Supplied data =>
--------------------------------------------------

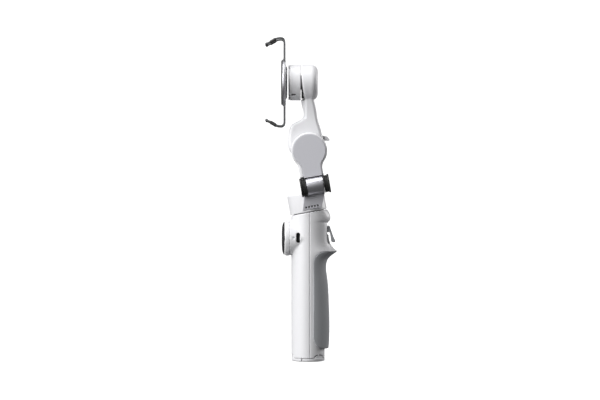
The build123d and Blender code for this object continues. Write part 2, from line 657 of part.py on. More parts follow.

--------------------------------------------------

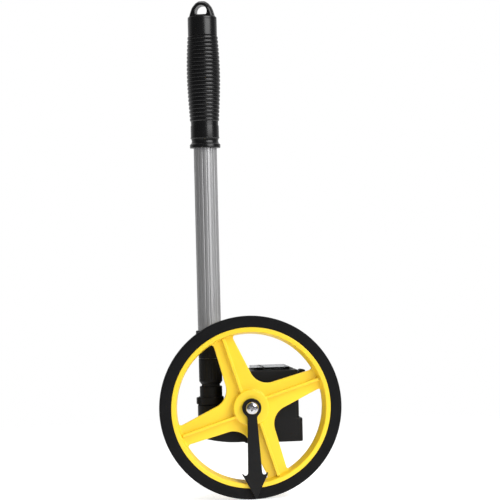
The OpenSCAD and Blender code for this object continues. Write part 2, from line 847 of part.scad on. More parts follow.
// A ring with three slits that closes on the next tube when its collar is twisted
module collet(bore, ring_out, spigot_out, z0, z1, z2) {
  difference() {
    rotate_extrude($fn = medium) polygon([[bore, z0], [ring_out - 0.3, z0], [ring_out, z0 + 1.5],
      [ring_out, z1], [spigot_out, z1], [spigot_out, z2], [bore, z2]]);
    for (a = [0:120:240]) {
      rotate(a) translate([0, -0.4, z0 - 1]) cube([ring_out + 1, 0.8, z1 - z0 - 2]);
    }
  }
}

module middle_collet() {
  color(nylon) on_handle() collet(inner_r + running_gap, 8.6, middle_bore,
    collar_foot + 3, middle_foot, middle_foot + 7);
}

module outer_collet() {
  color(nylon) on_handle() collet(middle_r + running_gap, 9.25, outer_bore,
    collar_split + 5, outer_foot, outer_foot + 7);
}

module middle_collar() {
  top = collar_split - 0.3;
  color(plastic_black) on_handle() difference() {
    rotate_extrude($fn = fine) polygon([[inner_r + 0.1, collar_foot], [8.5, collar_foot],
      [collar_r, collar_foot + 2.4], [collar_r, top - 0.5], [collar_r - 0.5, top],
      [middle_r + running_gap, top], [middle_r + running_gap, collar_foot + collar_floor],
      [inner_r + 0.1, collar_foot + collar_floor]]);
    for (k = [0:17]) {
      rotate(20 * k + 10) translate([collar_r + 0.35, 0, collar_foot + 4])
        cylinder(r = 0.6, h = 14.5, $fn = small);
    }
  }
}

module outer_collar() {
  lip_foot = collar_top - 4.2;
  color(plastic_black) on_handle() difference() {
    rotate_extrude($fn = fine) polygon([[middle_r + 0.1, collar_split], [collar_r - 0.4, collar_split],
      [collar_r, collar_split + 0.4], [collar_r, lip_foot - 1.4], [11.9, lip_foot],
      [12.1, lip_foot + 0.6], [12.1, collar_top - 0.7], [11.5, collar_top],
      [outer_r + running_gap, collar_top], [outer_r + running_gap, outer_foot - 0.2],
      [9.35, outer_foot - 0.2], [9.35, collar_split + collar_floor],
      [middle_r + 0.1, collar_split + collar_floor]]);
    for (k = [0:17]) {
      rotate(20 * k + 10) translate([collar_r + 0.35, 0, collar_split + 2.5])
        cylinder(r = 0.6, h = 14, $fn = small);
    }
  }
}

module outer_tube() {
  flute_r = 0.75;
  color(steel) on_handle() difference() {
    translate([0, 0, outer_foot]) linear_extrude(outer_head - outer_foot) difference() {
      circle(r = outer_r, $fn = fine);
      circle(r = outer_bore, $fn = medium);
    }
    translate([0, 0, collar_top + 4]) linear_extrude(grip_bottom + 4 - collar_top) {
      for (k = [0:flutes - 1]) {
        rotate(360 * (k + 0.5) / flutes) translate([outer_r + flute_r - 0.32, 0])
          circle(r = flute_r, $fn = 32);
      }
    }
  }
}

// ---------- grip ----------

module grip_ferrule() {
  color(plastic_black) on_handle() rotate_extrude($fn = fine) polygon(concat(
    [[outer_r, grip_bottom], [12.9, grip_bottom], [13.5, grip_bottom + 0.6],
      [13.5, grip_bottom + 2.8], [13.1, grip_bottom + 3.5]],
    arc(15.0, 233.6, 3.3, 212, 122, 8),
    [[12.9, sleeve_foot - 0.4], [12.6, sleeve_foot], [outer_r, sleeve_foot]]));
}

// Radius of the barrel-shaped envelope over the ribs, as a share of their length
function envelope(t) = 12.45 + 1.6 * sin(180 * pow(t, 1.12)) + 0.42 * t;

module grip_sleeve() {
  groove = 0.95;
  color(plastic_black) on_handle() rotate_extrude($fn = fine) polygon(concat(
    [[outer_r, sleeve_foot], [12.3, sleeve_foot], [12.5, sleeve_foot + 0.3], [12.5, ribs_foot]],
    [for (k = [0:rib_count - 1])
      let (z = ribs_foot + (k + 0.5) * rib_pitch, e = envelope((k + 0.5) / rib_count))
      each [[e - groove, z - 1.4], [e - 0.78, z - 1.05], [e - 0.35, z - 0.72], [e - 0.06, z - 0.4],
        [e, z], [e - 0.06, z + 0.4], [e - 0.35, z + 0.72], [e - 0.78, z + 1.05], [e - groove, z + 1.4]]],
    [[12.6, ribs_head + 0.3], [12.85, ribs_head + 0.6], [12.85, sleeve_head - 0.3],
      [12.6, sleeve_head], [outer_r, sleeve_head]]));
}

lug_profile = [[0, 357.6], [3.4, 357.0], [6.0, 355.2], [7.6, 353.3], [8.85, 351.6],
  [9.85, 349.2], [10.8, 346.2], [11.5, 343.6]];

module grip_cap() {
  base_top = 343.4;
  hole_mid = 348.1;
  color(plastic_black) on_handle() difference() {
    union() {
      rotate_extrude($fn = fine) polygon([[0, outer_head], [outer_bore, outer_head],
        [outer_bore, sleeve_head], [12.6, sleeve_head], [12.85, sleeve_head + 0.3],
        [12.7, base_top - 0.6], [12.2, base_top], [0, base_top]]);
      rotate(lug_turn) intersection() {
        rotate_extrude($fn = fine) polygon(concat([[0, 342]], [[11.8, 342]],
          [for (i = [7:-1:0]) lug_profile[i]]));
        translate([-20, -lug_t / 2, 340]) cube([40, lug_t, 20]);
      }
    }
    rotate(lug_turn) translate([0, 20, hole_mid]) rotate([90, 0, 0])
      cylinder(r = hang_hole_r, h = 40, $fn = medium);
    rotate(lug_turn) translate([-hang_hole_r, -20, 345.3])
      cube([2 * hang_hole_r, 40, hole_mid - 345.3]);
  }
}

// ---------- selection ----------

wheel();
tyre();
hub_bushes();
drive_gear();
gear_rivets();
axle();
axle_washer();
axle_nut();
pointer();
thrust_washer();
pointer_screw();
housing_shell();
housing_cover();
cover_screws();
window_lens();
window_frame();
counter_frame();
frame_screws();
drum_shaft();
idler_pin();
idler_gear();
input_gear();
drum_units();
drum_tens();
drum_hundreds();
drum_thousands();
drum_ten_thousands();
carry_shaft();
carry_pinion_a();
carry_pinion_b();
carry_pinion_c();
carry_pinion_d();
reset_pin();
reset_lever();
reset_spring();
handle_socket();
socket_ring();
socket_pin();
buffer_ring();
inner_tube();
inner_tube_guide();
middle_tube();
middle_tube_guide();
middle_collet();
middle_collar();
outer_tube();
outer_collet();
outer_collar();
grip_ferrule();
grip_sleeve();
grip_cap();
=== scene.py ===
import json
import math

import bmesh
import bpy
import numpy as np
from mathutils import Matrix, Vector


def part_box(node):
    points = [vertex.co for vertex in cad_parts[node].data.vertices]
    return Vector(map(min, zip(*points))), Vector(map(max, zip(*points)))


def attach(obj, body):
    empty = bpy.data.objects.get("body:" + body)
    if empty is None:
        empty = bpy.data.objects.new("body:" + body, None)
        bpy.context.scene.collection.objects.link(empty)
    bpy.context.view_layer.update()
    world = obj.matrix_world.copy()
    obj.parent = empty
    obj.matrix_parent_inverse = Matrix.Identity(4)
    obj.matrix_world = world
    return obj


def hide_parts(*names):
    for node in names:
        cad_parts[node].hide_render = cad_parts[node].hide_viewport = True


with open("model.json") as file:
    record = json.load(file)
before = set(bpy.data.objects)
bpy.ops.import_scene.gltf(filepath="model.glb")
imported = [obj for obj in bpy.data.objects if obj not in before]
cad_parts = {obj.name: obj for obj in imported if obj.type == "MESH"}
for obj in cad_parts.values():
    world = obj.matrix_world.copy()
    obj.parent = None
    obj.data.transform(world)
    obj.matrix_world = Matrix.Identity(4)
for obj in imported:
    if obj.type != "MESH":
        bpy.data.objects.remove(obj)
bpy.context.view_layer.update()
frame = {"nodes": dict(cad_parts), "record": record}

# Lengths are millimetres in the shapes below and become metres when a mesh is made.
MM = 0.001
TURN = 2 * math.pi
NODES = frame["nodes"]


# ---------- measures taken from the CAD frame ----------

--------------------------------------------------

What you need to do =>
Pick out each line containing the string "follow" and copy it.

Answer for this exercise =>
The build123d and Blender code for this object continues. Write part 2, from line 657 of part.py on. More parts follow.
The OpenSCAD and Blender code for this object continues. Write part 2, from line 847 of part.scad on. More parts follow.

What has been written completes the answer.